Novel Therapeutics for Multiple Sclerosis
Need and Opportunity for a Novel Approach
MS is an autoimmune disease in which the myelin insulation on nerves is attacked by the patient’s own immune cells. Established drugs for MS are non-specific immune and inflammatory modulators that modestly affect symptoms and remissions.
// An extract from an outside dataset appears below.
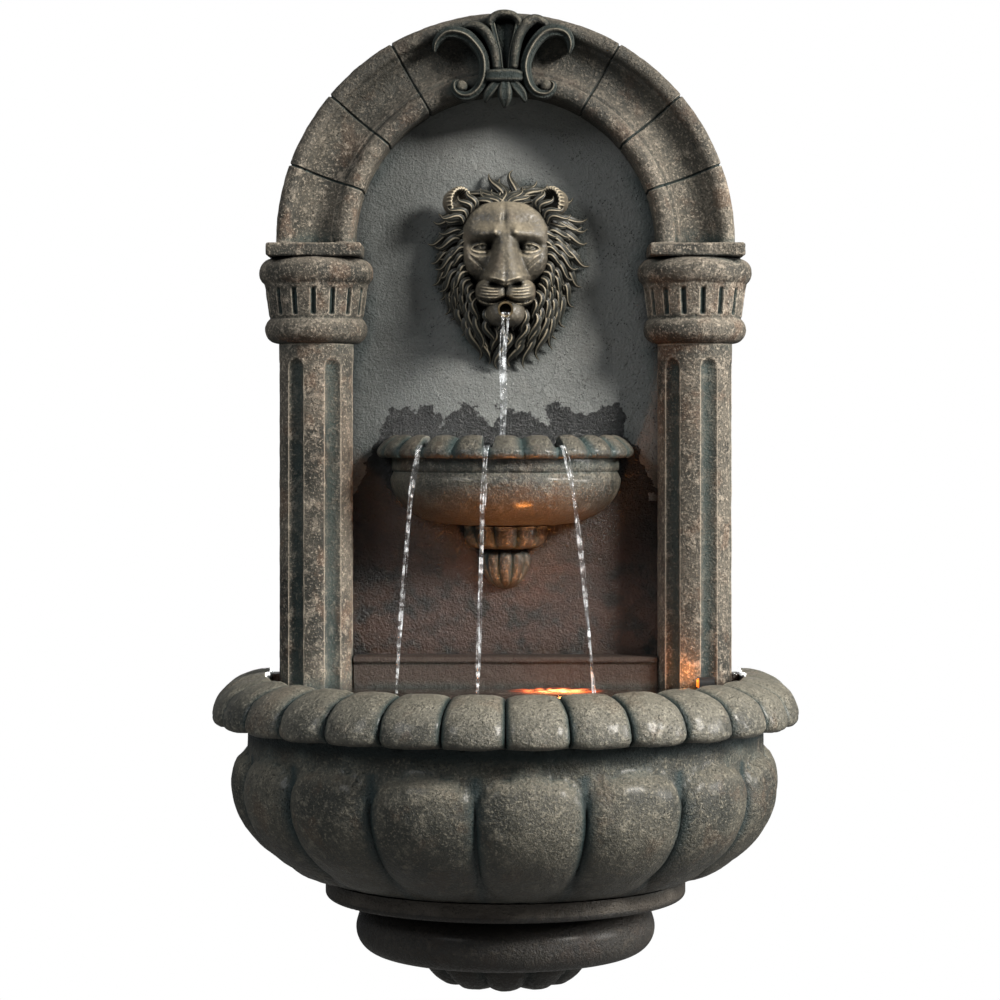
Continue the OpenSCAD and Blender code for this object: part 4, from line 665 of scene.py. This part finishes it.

Newer MS drugs disrupt the normal immune process by affecting T cell trafficking but their potent, nonspecific activity has led to serious infections.
The challenge is to develop a disease-targeted therapy that is effective in MS, yet preserves immune function.
Provid’s strategy is molecular targeting of the disease-associated MHC class II molecule, HLA-DR2. In over 60% of MS patients, autoreactive immune T cells are triggered by myelin fragments presented by the MHC class II molecule, HLA-DR2
Target DR2 = Target MS
(a) | (b) | |
Myelin peptide MBP 82-98 (yellow) in binding groove of HLA-DR2 (DRB1*1501; Smith, Pyrdol, Gauthier, Wiley, Wucherpfennig J Exp Med 1998) | Model of PV-267 (red) in DR2 binding site. |
PV-267 is a small molecule peptide mimetic designed by Provid on the basis of the structural biology of MHC class II molecules. PV-267 is a potent DR2 inhibitor that blocks antigen binding (2 nM) and T cell activation and is effective in MS animal models (EAE in DR2 transgenic mice). PV-267 is immunologically "inert" except as a blocker. It is selective for DR2, thus preserving other immune function and is stable toward cathepsin enzymes found in antigen presenting cells and is fully stable in plasma.